**Data provided:**
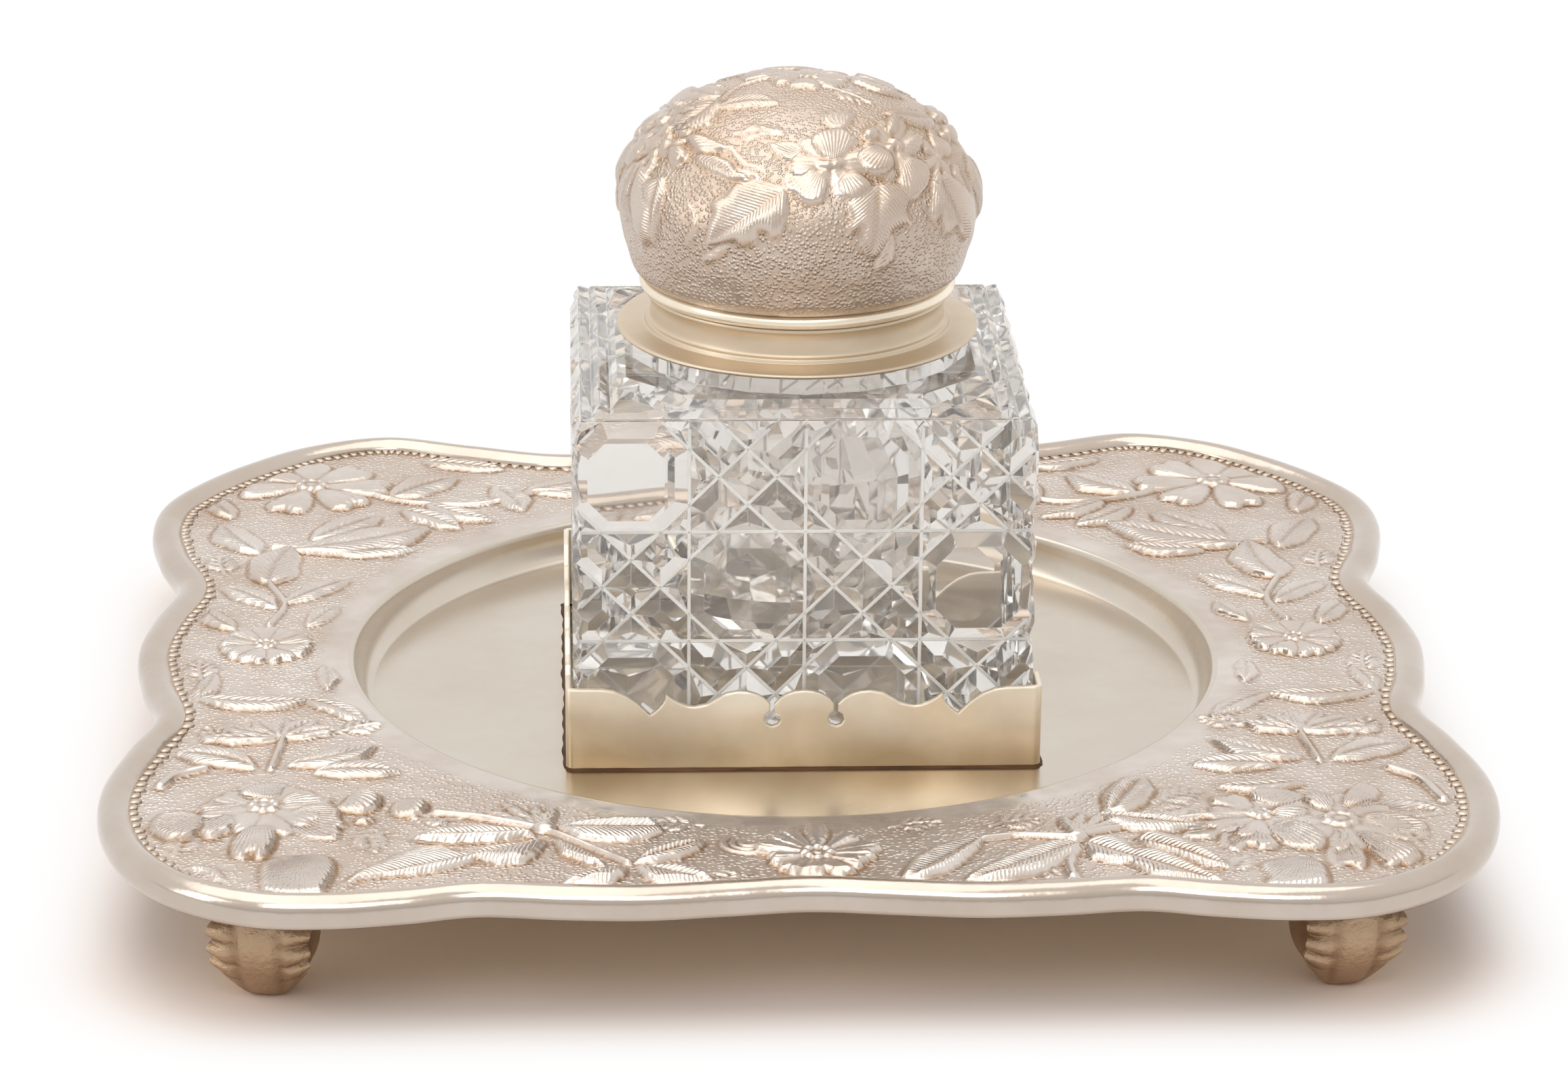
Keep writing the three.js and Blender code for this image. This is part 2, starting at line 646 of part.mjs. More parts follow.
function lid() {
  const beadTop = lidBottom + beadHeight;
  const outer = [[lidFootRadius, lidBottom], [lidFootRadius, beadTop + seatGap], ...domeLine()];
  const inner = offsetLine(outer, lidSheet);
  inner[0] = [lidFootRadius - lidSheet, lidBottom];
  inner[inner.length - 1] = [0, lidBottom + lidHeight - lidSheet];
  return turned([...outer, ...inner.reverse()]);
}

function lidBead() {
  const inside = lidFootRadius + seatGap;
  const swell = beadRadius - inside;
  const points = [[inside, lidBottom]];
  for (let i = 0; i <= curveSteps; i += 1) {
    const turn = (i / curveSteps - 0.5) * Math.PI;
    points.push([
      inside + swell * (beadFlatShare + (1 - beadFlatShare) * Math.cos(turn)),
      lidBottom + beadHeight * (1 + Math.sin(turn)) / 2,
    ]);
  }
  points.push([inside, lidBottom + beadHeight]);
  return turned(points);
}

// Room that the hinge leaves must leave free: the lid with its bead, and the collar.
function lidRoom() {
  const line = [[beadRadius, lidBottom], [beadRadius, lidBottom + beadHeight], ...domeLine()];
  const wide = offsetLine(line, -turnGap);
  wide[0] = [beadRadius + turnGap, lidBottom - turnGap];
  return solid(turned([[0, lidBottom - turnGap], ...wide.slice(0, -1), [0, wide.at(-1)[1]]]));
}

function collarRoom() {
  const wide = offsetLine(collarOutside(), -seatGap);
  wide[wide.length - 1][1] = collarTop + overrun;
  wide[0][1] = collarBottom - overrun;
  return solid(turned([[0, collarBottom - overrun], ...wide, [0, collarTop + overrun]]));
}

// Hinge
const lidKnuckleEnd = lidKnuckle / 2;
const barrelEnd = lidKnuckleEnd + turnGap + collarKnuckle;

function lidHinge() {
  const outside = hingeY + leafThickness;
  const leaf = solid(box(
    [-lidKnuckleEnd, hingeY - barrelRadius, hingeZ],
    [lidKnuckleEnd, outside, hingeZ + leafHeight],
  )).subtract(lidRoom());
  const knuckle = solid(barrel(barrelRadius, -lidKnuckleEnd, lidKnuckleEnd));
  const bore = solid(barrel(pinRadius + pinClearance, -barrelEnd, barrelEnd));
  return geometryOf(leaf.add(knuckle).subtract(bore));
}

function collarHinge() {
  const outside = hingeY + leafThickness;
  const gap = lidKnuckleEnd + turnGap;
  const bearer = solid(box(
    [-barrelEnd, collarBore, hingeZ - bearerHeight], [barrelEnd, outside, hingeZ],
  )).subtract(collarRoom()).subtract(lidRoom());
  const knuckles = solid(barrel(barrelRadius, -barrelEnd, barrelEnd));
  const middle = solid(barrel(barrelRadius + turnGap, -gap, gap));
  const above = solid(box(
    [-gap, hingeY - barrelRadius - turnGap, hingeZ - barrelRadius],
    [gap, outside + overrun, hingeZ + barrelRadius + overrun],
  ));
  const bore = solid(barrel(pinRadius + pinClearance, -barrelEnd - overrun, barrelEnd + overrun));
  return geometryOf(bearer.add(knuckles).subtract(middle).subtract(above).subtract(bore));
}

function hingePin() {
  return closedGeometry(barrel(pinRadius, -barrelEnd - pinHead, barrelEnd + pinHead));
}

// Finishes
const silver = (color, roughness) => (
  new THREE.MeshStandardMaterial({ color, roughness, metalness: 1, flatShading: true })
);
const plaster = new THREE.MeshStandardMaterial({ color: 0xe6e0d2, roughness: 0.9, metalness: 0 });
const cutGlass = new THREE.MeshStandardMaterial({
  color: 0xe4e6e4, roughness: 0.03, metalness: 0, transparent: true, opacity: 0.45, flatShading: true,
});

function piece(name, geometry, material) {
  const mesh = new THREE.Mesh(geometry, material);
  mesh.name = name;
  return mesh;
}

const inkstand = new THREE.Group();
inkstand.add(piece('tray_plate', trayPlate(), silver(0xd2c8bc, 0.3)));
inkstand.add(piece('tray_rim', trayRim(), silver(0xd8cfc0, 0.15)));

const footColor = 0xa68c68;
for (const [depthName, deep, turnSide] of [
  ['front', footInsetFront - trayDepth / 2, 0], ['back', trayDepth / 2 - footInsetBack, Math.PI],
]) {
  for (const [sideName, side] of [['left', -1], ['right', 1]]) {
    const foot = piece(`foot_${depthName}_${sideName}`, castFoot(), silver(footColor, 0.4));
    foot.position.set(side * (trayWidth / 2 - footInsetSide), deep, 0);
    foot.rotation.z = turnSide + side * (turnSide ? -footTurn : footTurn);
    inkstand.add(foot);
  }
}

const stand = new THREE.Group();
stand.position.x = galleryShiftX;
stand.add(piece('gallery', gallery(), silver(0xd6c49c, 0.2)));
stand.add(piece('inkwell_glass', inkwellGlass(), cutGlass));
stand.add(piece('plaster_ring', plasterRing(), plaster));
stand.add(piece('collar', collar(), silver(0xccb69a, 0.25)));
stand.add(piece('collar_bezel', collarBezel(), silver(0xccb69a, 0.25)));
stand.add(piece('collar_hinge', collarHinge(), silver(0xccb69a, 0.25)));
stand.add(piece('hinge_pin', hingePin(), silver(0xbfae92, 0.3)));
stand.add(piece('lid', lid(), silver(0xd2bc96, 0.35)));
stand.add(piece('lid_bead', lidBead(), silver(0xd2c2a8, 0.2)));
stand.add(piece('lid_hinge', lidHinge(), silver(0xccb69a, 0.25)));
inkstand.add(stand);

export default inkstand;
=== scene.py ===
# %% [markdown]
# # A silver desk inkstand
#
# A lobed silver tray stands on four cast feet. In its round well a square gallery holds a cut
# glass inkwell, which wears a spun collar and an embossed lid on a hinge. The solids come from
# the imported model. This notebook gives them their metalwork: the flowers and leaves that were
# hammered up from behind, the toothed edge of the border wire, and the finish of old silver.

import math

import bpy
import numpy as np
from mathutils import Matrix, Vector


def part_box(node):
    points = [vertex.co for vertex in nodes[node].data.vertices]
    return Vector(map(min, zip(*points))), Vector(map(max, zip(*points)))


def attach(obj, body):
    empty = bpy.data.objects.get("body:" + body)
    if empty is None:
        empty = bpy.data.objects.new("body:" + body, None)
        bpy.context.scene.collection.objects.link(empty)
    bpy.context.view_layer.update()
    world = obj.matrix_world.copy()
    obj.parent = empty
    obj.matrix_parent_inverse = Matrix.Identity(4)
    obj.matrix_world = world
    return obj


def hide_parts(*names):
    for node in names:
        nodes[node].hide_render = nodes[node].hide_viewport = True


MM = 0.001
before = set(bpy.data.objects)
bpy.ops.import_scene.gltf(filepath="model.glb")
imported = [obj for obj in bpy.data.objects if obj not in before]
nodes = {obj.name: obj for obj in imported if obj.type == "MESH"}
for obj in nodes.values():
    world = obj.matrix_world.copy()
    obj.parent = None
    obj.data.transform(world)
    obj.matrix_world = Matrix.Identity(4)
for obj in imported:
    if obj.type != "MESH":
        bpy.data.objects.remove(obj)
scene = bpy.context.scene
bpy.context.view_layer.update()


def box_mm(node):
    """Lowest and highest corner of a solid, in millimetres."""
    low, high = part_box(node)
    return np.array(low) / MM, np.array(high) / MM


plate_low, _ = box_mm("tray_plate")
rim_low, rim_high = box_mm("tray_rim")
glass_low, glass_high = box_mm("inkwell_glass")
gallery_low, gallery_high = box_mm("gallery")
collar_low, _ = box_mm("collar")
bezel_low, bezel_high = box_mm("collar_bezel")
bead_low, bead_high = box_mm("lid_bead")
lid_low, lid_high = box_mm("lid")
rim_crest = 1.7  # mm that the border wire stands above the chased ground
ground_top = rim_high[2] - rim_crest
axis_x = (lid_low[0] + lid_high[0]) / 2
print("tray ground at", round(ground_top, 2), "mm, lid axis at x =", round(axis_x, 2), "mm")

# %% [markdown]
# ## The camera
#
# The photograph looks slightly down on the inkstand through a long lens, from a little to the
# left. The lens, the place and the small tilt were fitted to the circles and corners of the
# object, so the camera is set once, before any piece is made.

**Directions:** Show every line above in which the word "body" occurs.

**Task response:**
def attach(obj, body):
    empty = bpy.data.objects.get("body:" + body)
        empty = bpy.data.objects.new("body:" + body, None)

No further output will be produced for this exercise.